Just feels like no-one understands me, I feel so alone
crymore.gif
 
I'm afraid I can't help that much, but just wanted to say you are not alone :huggy:

If there's something I have learned since Michael's passing, it's the fact that you should allow yourself to feel even the weirdest feelings you have about all this. At some point I was asking myself if it was actually right to be still sad and crying, because I don't think I felt so devastated after e.g. my grandmother died though I had actually known her all my life...but then I realized if that is how I feel, that is the way it is. There is no right or wrong way.

Michael Jackson touched our lives in such a deep and profound way, it's not easy to cope with the loss or to explain it to others who don't feel the same way about him. Be true to yourself, give yourself time and opportunity to feel whatever it is you're feeling. If you have someone to talk to, that's great, if not, there's always MJJC and all the great people here. And keep talking/writing to Michael, even if it feels at the moment it's not helping that much, maybe at some point you will find more comfort in that again..

Keep the Faith. And take care of yourself.
 
where are you from? probably you'll be able to find other fans in your area. it really helps to be among fans...

stay strong. hugs!

very song I have been listening to have started reminding me of MJ no matter what the lyrics are.

I can relate to that. That's the reason why I don't listen to anybody else but MJ these days..
 
There are quite a lot of fans from Australia on this board! Perhaps you should start a thread for Australian fans if there isn't such a thread here yet :)
 
You are not alone!

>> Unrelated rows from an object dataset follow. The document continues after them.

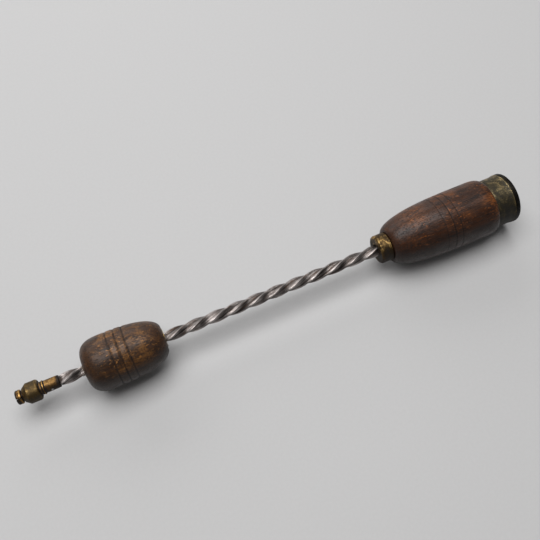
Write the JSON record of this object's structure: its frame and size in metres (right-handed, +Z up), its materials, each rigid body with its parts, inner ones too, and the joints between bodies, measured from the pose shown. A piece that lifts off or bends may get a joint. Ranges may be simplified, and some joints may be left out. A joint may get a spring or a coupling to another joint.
{
  "type": "archimedean hand drill",
  "caption": "Spiral push hand drill: wooden handle and bobbin on a twisted square spindle, with a split-collet chuck and a screw cap over a bit magazine.",
  "frame": {"origin": "middle of the tool's length, on the surface that it lies on, below its axis", "axes": "+X along the drill's axis from the chuck to the cap, +Z up from the surface that it lies on; the axis is 12.87 mm above that surface"},
  "size_m": [0.228, 0.0258, 0.0257],
  "materials": {
    "handle_wood": "dark reddish brown, rubbed orange-brown in patches, worn satin polish",
    "bobbin_wood": "brown, darker at the ends and in the grooves, worn satin",
    "ferrule_brass": "aged, pitted, with bright golden patches",
    "chuck_brass": "golden orange, tarnished in the grooves",
    "sleeve_brass": "olive brown patina, rough and worn",
    "cap_brass": "dark olive patina with golden scratches",
    "cap_rim": "near-black patina, rounded",
    "inner_brass": "dull machined",
    "spindle_steel": "polished by wear on its corners, dark and stained in its hollows",
    "hard_steel": "machined",
    "cork": "plain cork"
  },
  "bodies": {
    "handle": {"handle_grip": "handle_wood", "front_ferrule": "ferrule_brass", "ferrule_pin": "ferrule_brass", "bearing_bush": "inner_brass", "thrust_disc": "hard_steel", "bearing_plug": "inner_brass", "magazine_ring": "inner_brass"},
    "spindle": {"twisted_spindle": "spindle_steel", "spindle_collar": "hard_steel", "collar_pin": "hard_steel", "chuck_body": "chuck_brass", "chuck_pin": "hard_steel"},
    "collet": {"collet": "chuck_brass"},
    "sleeve": {"chuck_sleeve": "sleeve_brass"},
    "bobbin": {"bobbin_body": "bobbin_wood", "drive_nut": "inner_brass", "guide_bush": "inner_brass"},
    "cap_carrier": {"cap_liner": "cork"},
    "cap": {"cap_barrel": "cap_brass", "cap_end_disc": "cap_rim"}
  },
  "joints": [
    {"name": "bobbin_slide", "type": "slide", "parent": "handle", "child": "bobbin", "axis": [1, 0, 0], "range_m": [-0.0102, 0.098]},
    {"name": "spindle_spin", "type": "hinge", "parent": "handle", "child": "spindle", "pos_m": [0, 0, 0.01287], "axis": [1, 0, 0], "range_deg": [-103, 960]},
    {"name": "collet_travel", "type": "slide", "parent": "spindle", "child": "collet", "axis": [-1, 0, 0], "range_m": [0, 0.00225]},
    {"name": "sleeve_turn", "type": "hinge", "parent": "collet", "child": "sleeve", "pos_m": [-0.10698, 0, 0.01287], "axis": [-1, 0, 0], "range_deg": [0, 1081]},
    {"name": "cap_travel", "type": "slide", "parent": "handle", "child": "cap_carrier", "axis": [1, 0, 0], "range_m": [0, 0.00562]},
    {"name": "cap_turn", "type": "hinge", "parent": "cap_carrier", "child": "cap", "pos_m": [0.10802, 0, 0.01287], "axis": [1, 0, 0], "range_deg": [0, 1621]}
  ],
  "couplings": [
    {"joint": "spindle_spin", "follows": "bobbin_slide", "rad_per_m": 170.74},
    {"joint": "sleeve_turn", "follows": "collet_travel", "rad_per_m": 8377.6},
    {"joint": "cap_turn", "follows": "cap_travel", "rad_per_m": 5026.5}
  ]
}
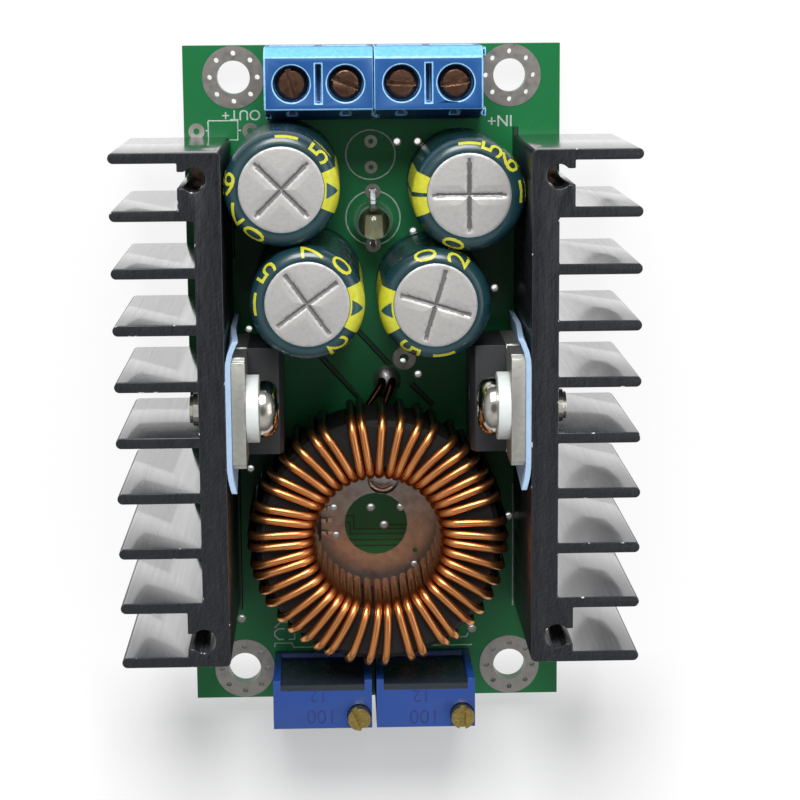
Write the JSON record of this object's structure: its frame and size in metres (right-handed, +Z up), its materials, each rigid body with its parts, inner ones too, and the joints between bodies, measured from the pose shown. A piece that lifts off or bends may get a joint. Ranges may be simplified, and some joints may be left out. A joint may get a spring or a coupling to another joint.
{
  "type": "buck converter module",
  "caption": "Step-down power converter board with screw terminals, electrolytic capacitors, toroidal inductor, trimmers and power devices clamped to black finned heatsinks.",
  "frame": {"origin": "middle of the board, on the plane of the heatsink pin tips that it rests on", "axes": "+Z up out of the component side, +Y towards the screw terminals, +X along the board width"},
  "size_m": [0.0474, 0.0652, 0.0239],
  "materials": {
    "solder_mask": "glass-fibre board under glossy green solder mask",
    "tinned_copper": "tinned copper",
    "solder": "bright solder",
    "terminal_plastic": "moulded blue nylon",
    "brass_contact": "tinned brass strip",
    "clamp_screw_metal": "passivated steel, brownish",
    "cage_steel": "plated steel",
    "capacitor_can": "drawn aluminium",
    "capacitor_sleeve": "shrunk dark teal sleeve with yellow print",
    "capacitor_rubber": "moulded rubber",
    "black_anodised": "black anodised extrusion",
    "copper_pin": "plated pin",
    "device_tab": "tinned copper tab",
    "black_epoxy": "moulded epoxy",
    "silicone_pad": "light blue silicone",
    "white_nylon": "white nylon",
    "nickel_screw": "nickel-plated steel",
    "powder_core": "dark coated powder core",
    "enamelled_copper": "enamelled copper wire",
    "trimmer_plastic": "moulded blue plastic",
    "trimmer_brass": "turned brass",
    "trimmer_seal": "dark sealing epoxy",
    "clear_lens": "clear epoxy lens",
    "resistor_body": "coated alumina",
    "capacitor_ceramic": "tan ceramic"
  },
  "bodies": {
    "module": {"board": "solder_mask", "mounting_rings": "tinned_copper", "solder_joints": "solder", "terminal_housing_left": "terminal_plastic", "terminal_housing_right": "terminal_plastic", "terminal_contacts": "brass_contact", "capacitor_can_1": "capacitor_can", "capacitor_can_2": "capacitor_can", "capacitor_can_3": "capacitor_can", "capacitor_can_4": "capacitor_can", "capacitor_sleeve_1": "capacitor_sleeve", "capacitor_sleeve_2": "capacitor_sleeve", "capacitor_sleeve_3": "capacitor_sleeve", "capacitor_sleeve_4": "capacitor_sleeve", "capacitor_bungs": "capacitor_rubber", "capacitor_leads": "tinned_copper", "heatsink_left": "black_anodised", "heatsink_right": "black_anodised", "heatsink_pins": "copper_pin", "device_tab_left": "device_tab", "device_tab_right": "device_tab", "device_case_left": "black_epoxy", "device_case_right": "black_epoxy", "device_leads": "device_tab", "thermal_pad_left": "silicone_pad", "thermal_pad_right": "silicone_pad", "insulating_bush_left": "white_nylon", "insulating_bush_right": "white_nylon", "heatsink_screw_left": "nickel_screw", "heatsink_screw_right": "nickel_screw", "inductor_core": "powder_core", "winding_strand_a": "enamelled_copper", "winding_strand_b": "enamelled_copper", "trimmer_housing_left": "trimmer_plastic", "trimmer_housing_right": "trimmer_plastic", "trimmer_seals": "trimmer_seal", "trimmer_pins": "brass_contact", "indicator_lens": "clear_lens", "indicator_legs": "tinned_copper", "control_chips": "black_epoxy", "chip_legs": "tinned_copper", "chip_resistors": "resistor_body", "chip_resistor_ends": "solder", "chip_capacitors": "capacitor_ceramic", "chip_capacitor_ends": "solder"},
    "clamp_screw_1": {"clamp_screw_1": "clamp_screw_metal"},
    "wire_cage_1": {"wire_cage_1": "cage_steel"},
    "clamp_screw_2": {"clamp_screw_2": "clamp_screw_metal"},
    "wire_cage_2": {"wire_cage_2": "cage_steel"},
    "clamp_screw_3": {"clamp_screw_3": "clamp_screw_metal"},
    "wire_cage_3": {"wire_cage_3": "cage_steel"},
    "clamp_screw_4": {"clamp_screw_4": "clamp_screw_metal"},
    "wire_cage_4": {"wire_cage_4": "cage_steel"},
    "trimmer_screw_left": {"trimmer_screw_left": "trimmer_brass"},
    "trimmer_screw_right": {"trimmer_screw_right": "trimmer_brass"}
  },
  "joints": [
    {"name": "clamp_turn_1", "type": "hinge", "parent": "module", "child": "clamp_screw_1", "pos_m": [-0.0076, 0.02927, 0.011], "axis": [0, 0, 1], "range_deg": [-1370, 0]},
    {"name": "cage_rise_1", "type": "slide", "parent": "module", "child": "wire_cage_1", "axis": [0, 0, 1], "range_m": [0, 0.0019]},
    {"name": "clamp_turn_2", "type": "hinge", "parent": "module", "child": "clamp_screw_2", "pos_m": [-0.0026, 0.02927, 0.011], "axis": [0, 0, 1], "range_deg": [-1370, 0]},
    {"name": "cage_rise_2", "type": "slide", "parent": "module", "child": "wire_cage_2", "axis": [0, 0, 1], "range_m": [0, 0.0019]},
    {"name": "clamp_turn_3", "type": "hinge", "parent": "module", "child": "clamp_screw_3", "pos_m": [0.0026, 0.02927, 0.011], "axis": [0, 0, 1], "range_deg": [-1370, 0]},
    {"name": "cage_rise_3", "type": "slide", "parent": "module", "child": "wire_cage_3", "axis": [0, 0, 1], "range_m": [0, 0.0019]},
    {"name": "clamp_turn_4", "type": "hinge", "parent": "module", "child": "clamp_screw_4", "pos_m": [0.0076, 0.02927, 0.011], "axis": [0, 0, 1], "range_deg": [-1370, 0]},
    {"name": "cage_rise_4", "type": "slide", "parent": "module", "child": "wire_cage_4", "axis": [0, 0, 1], "range_m": [0, 0.0019]},
    {"name": "trimmer_turn_left", "type": "hinge", "parent": "module", "child": "trimmer_screw_left", "pos_m": [-0.00198, -0.03135, 0.0134], "axis": [0, 0, 1], "continuous": true},
    {"name": "trimmer_turn_right", "type": "hinge", "parent": "module", "child": "trimmer_screw_right", "pos_m": [0.008, -0.03135, 0.0134], "axis": [0, 0, 1], "continuous": true}
  ],
  "couplings": [
    {"joint": "clamp_turn_1", "follows": "cage_rise_1", "rad_per_m": -12566},
    {"joint": "clamp_turn_2", "follows": "cage_rise_2", "rad_per_m": -12566},
    {"joint": "clamp_turn_3", "follows": "cage_rise_3", "rad_per_m": -12566},
    {"joint": "clamp_turn_4", "follows": "cage_rise_4", "rad_per_m": -12566}
  ]
}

You're here with your MJJC family! :group: :heart: We understand how you feel... Sending over lots of love and strength! :heart: :huggy:
Take care!
Diana xx
 
Here is a thread for Australian and NZ fans
http://www.mjjcommunity.com/forum/showthread.php?t=70851
I think we are many who think of Michael every day ,listen to his music and even small details remind us of him.
For me it can be to see white socks in the shop, to see a tree etc
You can always come to MJJC ,here are people from different countries,ages, with different opinions but we are united in our love for Michael and here people understand there is nothing strange about to love a man you never met.